Investigation of failures in rotational moulding using historical production dataset and machine learning

Rotational moulding (RM) is a versatile manufacturing process widely used for producing lightweight, seamless plastic components, but its potential is often constrained by challenges in optimizing production parameters for diverse product geometries and simultaneous batch production. This study addresses the pressing need for a data-driven approach to enhance RM efficiency and reduce defects under non-optimal process conditions. Leveraging historical production data from a medium-sized RM enterprise, an Ensemble Learning-based machine learning (ML) model was developed to predict failure probabilities across 390 product-process combinations. Input parameters are heating temperature, speed, mould volume, product mass. The model achieved an accuracy of 97.17%, identifying optimal parameter ranges for minimizing defects. The results revealed that deviations between machine and product-specific conditions, particularly in heating temperature and rotational speed, significantly increased failure probabilities.

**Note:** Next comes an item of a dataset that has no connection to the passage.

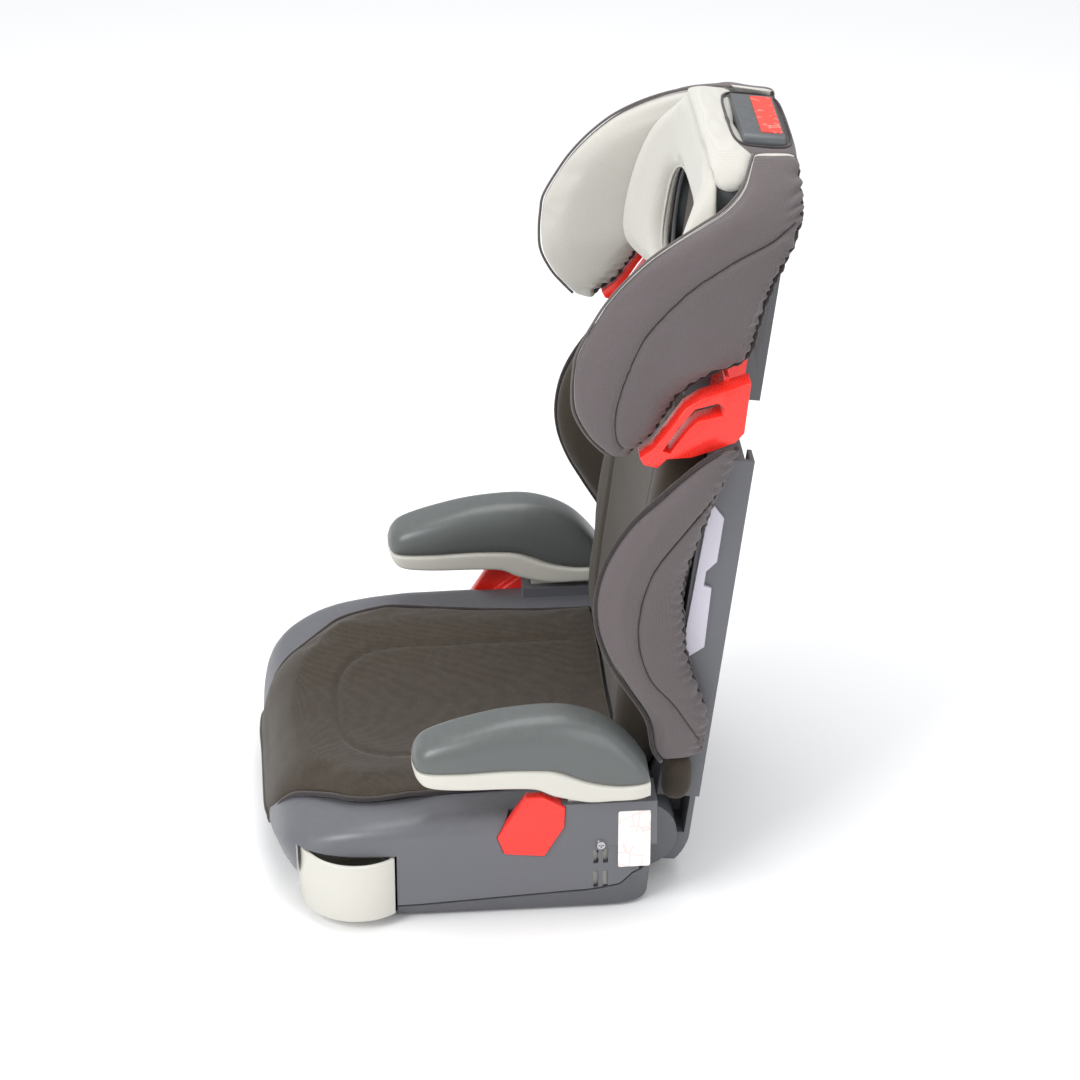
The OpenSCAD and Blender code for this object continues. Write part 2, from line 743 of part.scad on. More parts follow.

Products with intermediate sizes and masses were most susceptible to failures, while extreme values of mould volume occupancy showed a lower likelihood of failures. Notably, the study highlighted the critical importance of maintaining minimal delta heating temperature and speed ratio disparities to ensure product quality. This approach offers a robust framework for optimizing RM processes without costly sensorization, making it especially beneficial for small- and medium-sized enterprises.